After the fun of day two, our last tour day was looking a little less adventurous. We stopped to admire the snow covered lava fields, followed by a brief visit to Fjaðrárgljúfur Canyon. Somehow, this quiet little geological formation gained stardom as the filming location for one of Justin Bieber’s music videos. I bet it’s thrilled…

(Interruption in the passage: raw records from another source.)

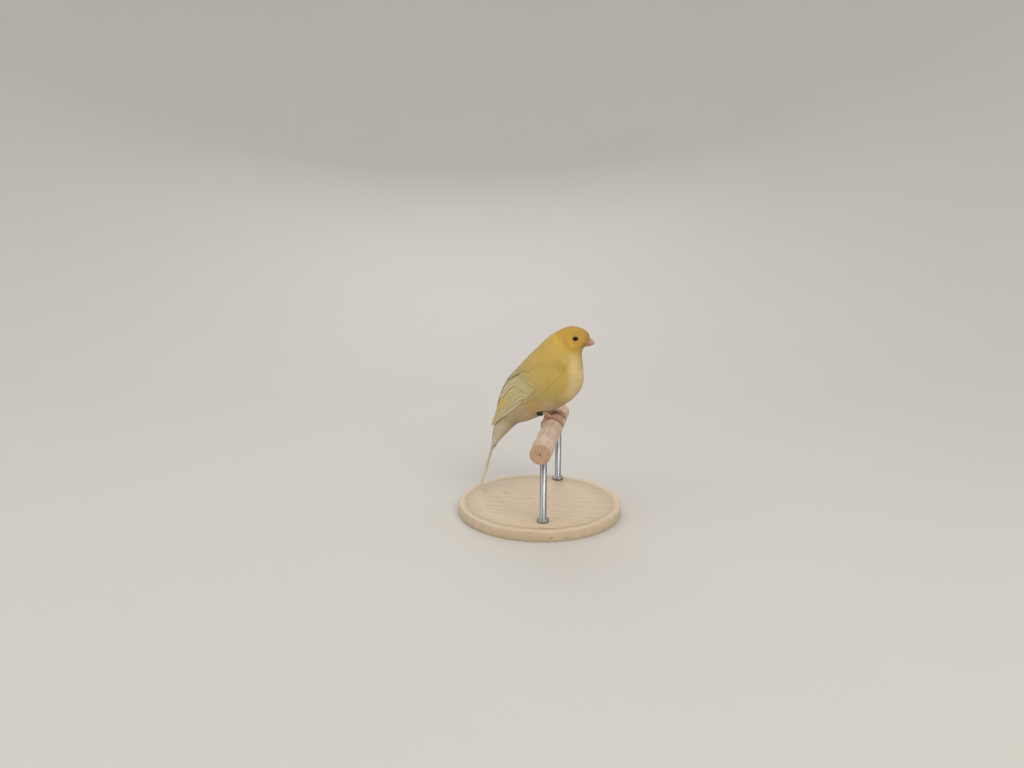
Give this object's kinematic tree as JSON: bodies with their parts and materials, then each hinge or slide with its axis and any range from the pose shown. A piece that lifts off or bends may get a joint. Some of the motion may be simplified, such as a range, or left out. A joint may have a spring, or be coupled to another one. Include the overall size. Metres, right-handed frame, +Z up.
{
  "type": "canary",
  "caption": "Life-size still model of a yellow canary gripping a short cut length of branch on a plain round display stand.",
  "frame": {"origin": "centre of the underside of the display base, on the surface it stands on", "axes": "+X the way the bird faces, +Y along the perch to the bird's left, +Z up"},
  "size_m": [0.12, 0.12, 0.1365],
  "materials": {
    "plumage_head": "deep golden yellow contour feathers, soft and matt",
    "plumage_body": "pale yellow feathers frosted with cream",
    "plumage_wing": "cream white flight feathers edged with pale yellow",
    "plumage_tail": "white tail feathers, yellower at the root",
    "bill_horn": "smooth pinkish horn, satin",
    "eye": "dark brown, wet gloss",
    "leg_skin": "pinkish scaled skin",
    "claw_horn": "brownish translucent horn",
    "ring_green": "dark green anodised ring, satin",
    "perch_wood": "smooth pale pinkish bare branch with a knot",
    "base_wood": "pale limed wood, matt",
    "rod_steel": "brushed round rod"
  },
  "bodies": {
    "root": {"head": "plumage_head", "neck": "plumage_body", "torso": "plumage_body", "wing_right": "plumage_wing", "wing_left": "plumage_wing", "tail": "plumage_tail", "bill_upper": "bill_horn", "bill_lower": "bill_horn", "eye_right": "eye", "eye_left": "eye", "leg_right": "leg_skin", "leg_left": "leg_skin", "foot_right": "leg_skin", "foot_left": "leg_skin", "claw_inner_right": "claw_horn", "claw_middle_right": "claw_horn", "claw_outer_right": "claw_horn", "claw_hind_right": "claw_horn", "claw_inner_left": "claw_horn", "claw_middle_left": "claw_horn", "claw_outer_left": "claw_horn", "claw_hind_left": "claw_horn", "leg_ring": "ring_green", "perch": "perch_wood", "stand_base": "base_wood", "stand_rod_1": "rod_steel", "stand_rod_2": "rod_steel"}
  },
  "joints": []
}
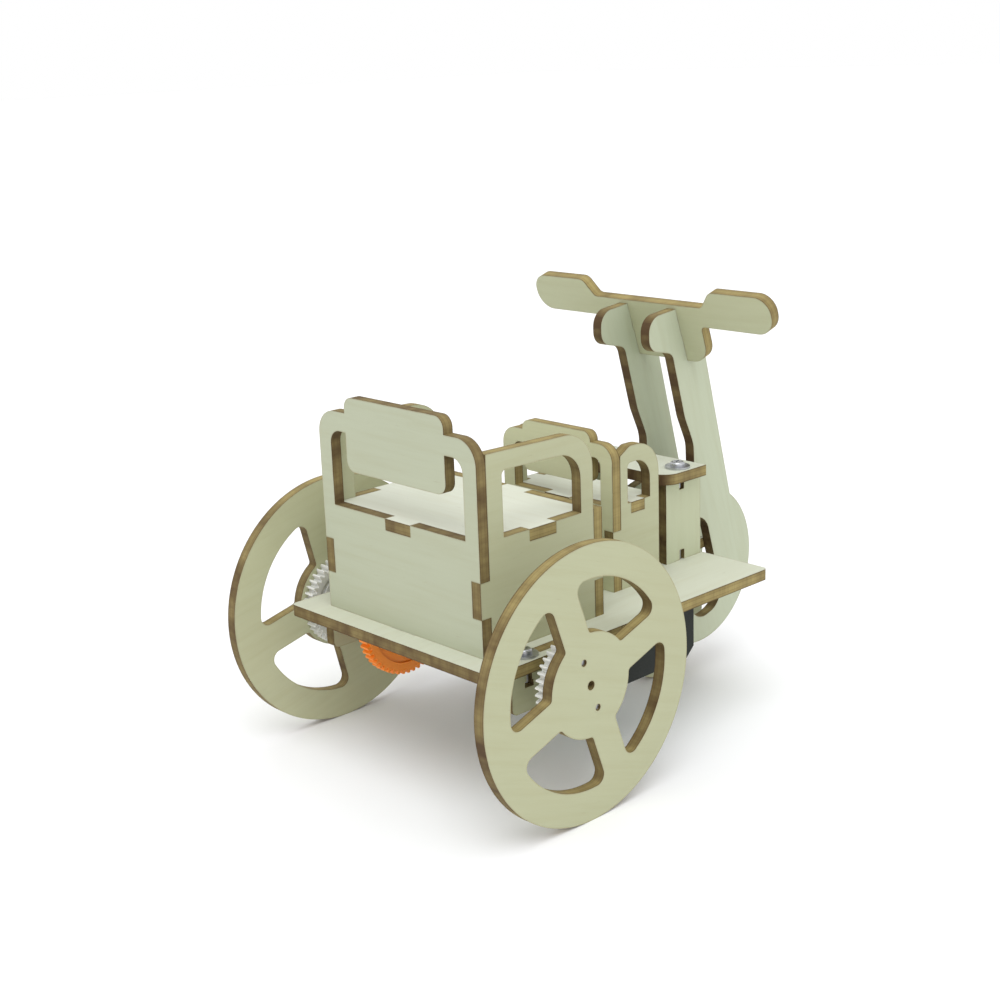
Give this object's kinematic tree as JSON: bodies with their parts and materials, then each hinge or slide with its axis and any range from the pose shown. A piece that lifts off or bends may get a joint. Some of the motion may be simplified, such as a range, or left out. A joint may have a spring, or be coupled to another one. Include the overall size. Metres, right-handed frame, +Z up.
{
  "type": "motorised plywood tricycle kit",
  "caption": "Laser-cut plywood passenger tricycle with driver seat, rear bench, raked fork and handlebar, spoked rear wheels driven by a small motor through spur gears.",
  "frame": {"origin": "middle of the footprint on the plane that the three wheels stand on", "axes": "+X forwards to the handlebar, +Y to the vehicle's left, +Z up"},
  "size_m": [0.129, 0.088, 0.1039],
  "materials": {
    "plywood": "bare laser-cut plywood with browned cut edges",
    "steel": "ground steel rod",
    "screw_zinc": "bright zinc plate",
    "white_nylon": "satin natural nylon",
    "orange_plastic": "satin orange plastic",
    "motor_steel": "plated drawn steel",
    "brass": "turned brass",
    "spring_steel": "bright spring steel",
    "black_plastic": "fine textured black plastic",
    "cell_sleeve": "plain printed sleeve without text",
    "switch_shell": "folded sheet steel"
  },
  "bodies": {
    "chassis": {"base_plate": "plywood", "axle_bracket_left": "plywood", "axle_bracket_right": "plywood", "motor_can": "motor_steel", "motor_bearing": "brass", "motor_end_cap": "white_nylon", "motor_clip": "spring_steel", "battery_holder": "black_plastic", "battery_cells": "cell_sleeve", "battery_contacts": "spring_steel", "battery_screws": "screw_zinc", "switch_body": "switch_shell", "passenger_back": "plywood", "passenger_front": "plywood", "passenger_side_left": "plywood", "passenger_side_right": "plywood", "passenger_seat": "plywood", "driver_back": "plywood", "driver_front": "plywood", "driver_side_left": "plywood", "driver_side_right": "plywood", "driver_seat": "plywood", "column_side_left": "plywood", "column_side_right": "plywood", "column_top": "plywood", "fork_plate_left": "plywood", "fork_plate_right": "plywood", "handlebar": "plywood", "tapping_screws": "screw_zinc", "washers": "screw_zinc"},
    "drive_axle": {"rear_axle": "steel", "rear_wheel_left": "plywood", "rear_wheel_right": "plywood", "hub_gear_left": "white_nylon", "hub_gear_right": "white_nylon", "hub_screws": "screw_zinc", "drive_gear": "orange_plastic"},
    "motor_shaft": {"motor_rotor": "motor_steel", "motor_pinion": "white_nylon"},
    "front_roller": {"front_wheel": "plywood", "front_axle": "steel", "front_spacers": "white_nylon"},
    "switch_slider": {"switch_knob": "black_plastic"}
  },
  "joints": [
    {"name": "drive_axle_spin", "type": "hinge", "parent": "chassis", "child": "drive_axle", "pos_m": [-0.03352, 0, 0.031], "axis": [0, 1, 0], "continuous": true},
    {"name": "motor_spin", "type": "hinge", "parent": "chassis", "child": "motor_shaft", "pos_m": [-0.02582, 0, 0.04387], "axis": [0, 1, 0], "continuous": true},
    {"name": "front_wheel_spin", "type": "hinge", "parent": "chassis", "child": "front_roller", "pos_m": [0.03848, 0, 0.016], "axis": [0, 1, 0], "continuous": true},
    {"name": "switch_slide", "type": "slide", "parent": "chassis", "child": "switch_slider", "axis": [0, 1, 0], "range_m": [0, 0.002]}
  ],
  "couplings": [
    {"joint": "motor_spin", "follows": "drive_axle_spin", "ratio": -5}
  ]
}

The last stop on the itinerary was to Reynisfjara Black Beach. It’s a pretty well known beach, and between this and Diamond beach, is one well documented on Insta. Other than the novelty of the jet black sand, it is pretty well established to be the venue for tourist misadventure. To the left of the visitor entrance, stands a cave, lined with magnificent basalt columns that keen Instaqueens and kings gravitate to, proudly sitting on them like a throne. Unfortunately, the lure of the perfect shot has positioned many tourists in precarious spots: the waves that crash onto this beach are particularly powerful, with signposts fitted with corresponding danger level flashing lights warning visitors of “sneaker waves”, that in the best of the worst outcomes fills your shoes with freezing cold water and leave you looking like a lemon, and in the worst of the worst outcomes have taken lives. Sadly, guide warnings and flashing lights aren’t enough for some: we witnessed at least half a dozen people leave with wet feet and then, like a perfectly choreographed dance, we saw a group of 4 adults attempting to round the corner of the basalt pillars to reach the other side of the rocks. A first wave deterred them, they moved back to the beach slightly, but the water receded and somehow they saw an opportunity and went for it. Well I’m sure you can guess the rest. A forewarned sneaker wave, much stronger than the first arrived and wiped all four out. Fortunately, they managed to stand themselves back up again and made the walk of shame back to their tour van, completely saturated and with expensive camera equipment surely ruined, much to the bemusement to the rest of us.


And so, after a 3 hour drive back to Reykjavik, our tour had come to an end. A perfect 3 days exploring the south coast of Iceland.